The main focus now will be to stick to an investment plan that allocates a higher return to equities and be disciplined about the re-balancing process while keeping costs low. This will be the way to go as I have many decades of investing ahead of me.

Goodbye 2019 and 2010s

You’ll notice that I haven’t talked much about what’s going on in the world and frankly, none of it has mattered much to me.

We have politics becoming a joke in the U.S., strongmen steadily gaining power in Russia and China and in Singapore, we have our own Orwellian-esque POFMA.

The climate has also gone bonkers with records temperatures being reached and yet, people rode the wave to sell metal straws while the fear-mongering grows over solutions that smart people like Bill Gates are suggesting.

In the business world, startups that blow through cash (think Uber, Grab, the disaster now known as WeWork, or almost any other unicorn for that matter) gets seemingly unlimited amounts of funding for business models that pretend to be a tech spin to an older business model.

Even in my world, the mantra seems to be “tech” and “entrepreneurship” but the powers that be fail to realise that as a business school, it’s unlikely for us to teach “tech” well. And frankly, “entrepreneurship” isn’t something to be taught so I’m not sure how we’re going to justify charging the school fees for that one.

“Hey, splash some cash for us to teach your kids the rules that they have to break.”

That’s probably the most honest marketing you’ll get from a business school trying to teach entrepreneurship.

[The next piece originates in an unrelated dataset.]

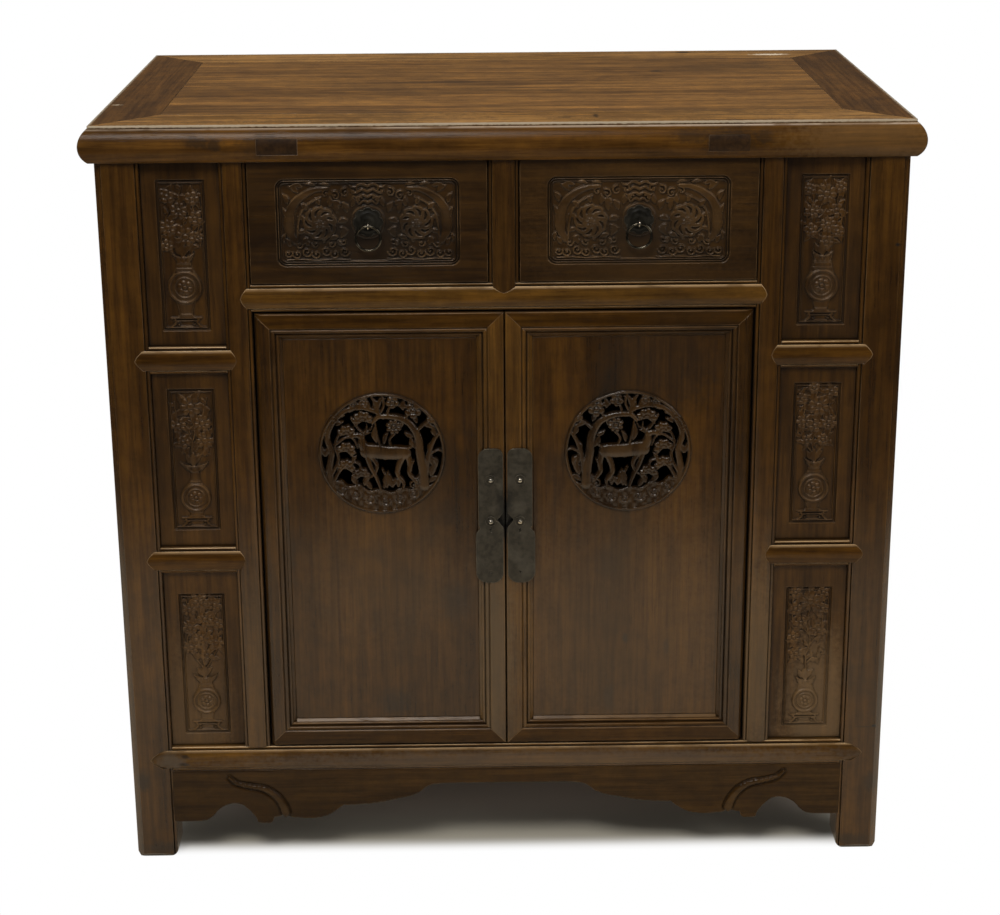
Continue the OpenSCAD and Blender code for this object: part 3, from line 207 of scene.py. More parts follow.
def aged_wood(name, along, deep, warm, worn_and_highlight, upright=None, figure=0.1, stains=0.3, wear=0.7, shade_and_grime_strength=0.8,
              lit=0.6, bands=0.4, rough=0.22, polish=0.32, carved=0.0, marks=()):
    """Old varnished hardwood: deep and warm are its dark and light grain, worn_and_highlight is the pale
    colour of bare wood on the arrises and of painted highlight.

    upright holds the dark and light grain of the faces that don't look up, darker than the faces that look
    up, whose paleness is partly painted sheen; the edge between them is pale with wear and painted highlight.
    lit is how strong the painted highlight is on rounded faces that tilt up.
    """
    material = bpy.data.materials.new(name)
    material.use_nodes = True
    t = material.node_tree
    t.nodes.clear()
    place = put(t, "TexCoord").outputs["Object"]
    flat = put(t, "NewGeometry").outputs["Normal"]

    # The patterns in the wood: broad streaks, fine fibre, growth rings, pores, dark bands and mottling.
    broad = spread(t, clouds(t, drawn_out(t, along, 11, 1.6, 3.1), 6, 0.68, 0.5), 0.28, 0.74)
    fine = clouds(t, drawn_out(t, along, 210, 7, 0.7), 5, 0.62, 0.2)
    rings_at = clouds(t, drawn_out(t, along, 8.5, 0.9, 5.3), 2, 0.4, 0.5)
    rings = put(t, "Math", {0: sum_of(t, "MULTIPLY", rings_at, 95.0)}, operation="SINE").outputs[0]
    rings = sum_of(t, "ADD", sum_of(t, "MULTIPLY", rings, 0.5), 0.5)
    pores = spread(t, clouds(t, drawn_out(t, along, 780, 36, 2.3), 2, 0.5), 0.60, 0.74)
    banded = clouds(t, drawn_out(t, along, 75, 3.4, 6.6), 4, 0.62, 0.3)
    wires = {"Vector": place, "Scale": 34.0, "Detail": 6.0, "Roughness": 0.72}
    mottled = put(t, "TexNoise", wires).outputs["Fac"]

    # The colour of the grain, and old stains in it.
    colour = tint(t, broad, deep, warm)
    rise = put(t, "SeparateXYZ", {0: flat}).outputs["Z"]
    # Faces that don't look up take the upright grain, darker than the faces that look up, whose paleness is
    # partly painted sheen.
    if upright:
        colour = tint(t, spread(t, rise, 0.80, 0.985), tint(t, broad, *upright), colour)
    colour = tint(t, spread(t, banded, 0.50, 0.64, 0.0, bands), colour, (0.50, 0.44, 0.40, 1), "MULTIPLY")
    colour = tint(t, spread(t, banded, 0.48, 0.34, 0.0, bands), colour, (1.55, 1.50, 1.35, 1), "MULTIPLY")
    colour = tint(t, spread(t, mottled, 0.42, 0.66, 0.0, 0.22), colour, (1.75, 1.62, 1.1, 1), "MULTIPLY")
    colour = tint(t, spread(t, mottled, 0.56, 0.36, 0.0, 0.26), colour, (0.52, 0.46, 0.55, 1), "MULTIPLY")
    colour = tint(t, spread(t, fine, 0.38, 0.66, 0.0, 0.70), colour, (0.45, 0.42, 0.40, 1), "MULTIPLY")
    colour = tint(t, sum_of(t, "MULTIPLY", rings, figure), colour, (1.9, 1.8, 1.6, 1), "MULTIPLY")
    colour = tint(t, sum_of(t, "MULTIPLY", pores, 0.5), colour, (0.3, 0.25, 0.2, 1), "MULTIPLY")
    blots = clouds(t, drawn_out(t, along, 6, 2.6, 8.8), 4, 0.6, 0.8)
    colour = tint(t, spread(t, blots, 0.54, 0.72, 0.0, stains), colour, (0.012, 0.008, 0.005, 1))

    # Pale colour: wear where the varnish is rubbed through on arrises, painted highlight on rounded faces
    # that tilt up, and both on the high parts of carving.
    near = put(t, "AmbientOcclusion", {"Distance": 0.014}, samples=5).outputs["AO"]
    tight = put(t, "AmbientOcclusion", {"Distance": 0.0035}, samples=5).outputs["AO"]
    soft_edge = put(t, "Bevel", {"Radius": 0.0014}, samples=5).outputs[0]
    turned = put(t, "VectorMath", {0: soft_edge, 1: flat}, operation="DOT_PRODUCT").outputs["Value"]
    pale_share = sum_of(t, "MULTIPLY", spread(t, turned, 0.995, 0.86), spread(t, near, 0.72, 0.98))
    patchy = spread(t, clouds(t, drawn_out(t, along, 42, 16, 4.4), 3, 0.6), 0.34, 0.62)
    pale_share = sum_of(t, "MULTIPLY", pale_share, sum_of(t, "MULTIPLY", patchy, wear))
    soft_rise = put(t, "SeparateXYZ", {0: soft_edge}).outputs["Z"]
    # Painted highlight: rounded faces that tilt up are painted pale, less so in corners.
    painted_highlight = sum_of(t, "MULTIPLY", spread(t, soft_rise, 0.28, 0.47, 0.0, lit), spread(t, rise, 0.985, 0.93))
    painted_highlight = sum_of(t, "MULTIPLY", painted_highlight, spread(t, near, 0.40, 0.80))
    painted_highlight = sum_of(t, "MULTIPLY", painted_highlight, spread(t, patchy, 0.0, 0.7, 0.45, 1.0))
    pale_share = sum_of(t, "MAXIMUM", pale_share, painted_highlight)
    # The pale colour is held back on faces that look straight up.
    pale_share = sum_of(t, "MULTIPLY", pale_share, spread(t, soft_rise, 0.60, 0.88, 1.0, 0.2))
    # The rounded edge between them is pale: wear and painted highlight.
    if upright:
        arris = sum_of(t, "MULTIPLY", spread(t, rise, 0.66, 0.84), spread(t, rise, 0.998, 0.975))
        arris = sum_of(t, "MULTIPLY", arris, spread(t, patchy, 0.1, 0.6, 0.35, 0.9))
        pale_share = sum_of(t, "MAXIMUM", pale_share, arris)
    # High parts of carving are pale: wear and painted highlight.
    if carved:
        raised = put(t, "Attribute", attribute_name="raised").outputs["Fac"]
        high = spread(t, raised, 0.55, 1.0, 0.0, carved)
        pale_share = sum_of(t, "MAXIMUM", pale_share, sum_of(t, "MULTIPLY", high, patchy))
    colour = tint(t, pale_share, colour, worn_and_highlight)

    # Painted shade and grime in the corners and cuts, where occlusion finds them, then single marks.
    painted_shade_and_grime = sum_of(t, "MULTIPLY", spread(t, near, 0.80, 0.30), shade_and_grime_strength)
    cut_low, cut_high = (0.50, 0.86) if carved else (0.34, 0.74)
    painted_shade_and_grime = sum_of(t, "MAXIMUM", painted_shade_and_grime, sum_of(t, "MULTIPLY", spread(t, tight, cut_high, cut_low), shade_and_grime_strength))
    colour = tint(t, painted_shade_and_grime, colour, (0.008, 0.005, 0.003, 1))
    for at, size, over, share in marks:
        colour = blemish(t, place, colour, at, size, over, share)

    # The varnish: duller where the corners are darkened, with the fibre and pores just showing in its
    # surface.
    gloss = put(t, "Math", {0: fine, 1: 0.14, 2: rough - 0.05}, operation="MULTIPLY_ADD").outputs[0]
    gloss = sum_of(t, "ADD", gloss, sum_of(t, "MULTIPLY", painted_shade_and_grime, 0.3))
    depth = sum_of(t, "ADD", sum_of(t, "MULTIPLY", fine, 0.7), sum_of(t, "MULTIPLY", pores, -0.6))
    relief = put(t, "Bump", {"Strength": 0.28, "Distance": 0.0005, "Height": depth, "Normal": soft_edge})
    wires = {"Base Color": colour, "Roughness": gloss, "Normal": relief.outputs[0],
             "Specular IOR Level": polish}
    shader = put(t, "BsdfPrincipled", wires).outputs[0]
    put(t, "OutputMaterial", {"Surface": shader})
    return material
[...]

Despite what’s happened, the 2010s have been kind to me. I’m extremely blessed to be living in a place free from strife, have loved ones that care about me, and seven cats.***

Notes:
* Of course this has diminishing returns as your net worth grows. It’s unlikely that your salary will grow in line with your portfolio and therefore the same savings rate will gradually add less and less to your net worth as the years go by.

**Skeptics will say that the day will never come but based on my current lifestyle, I’m pretty sure I’ll get there sooner rather than later.

***Of course, we’re not going to keep all seven.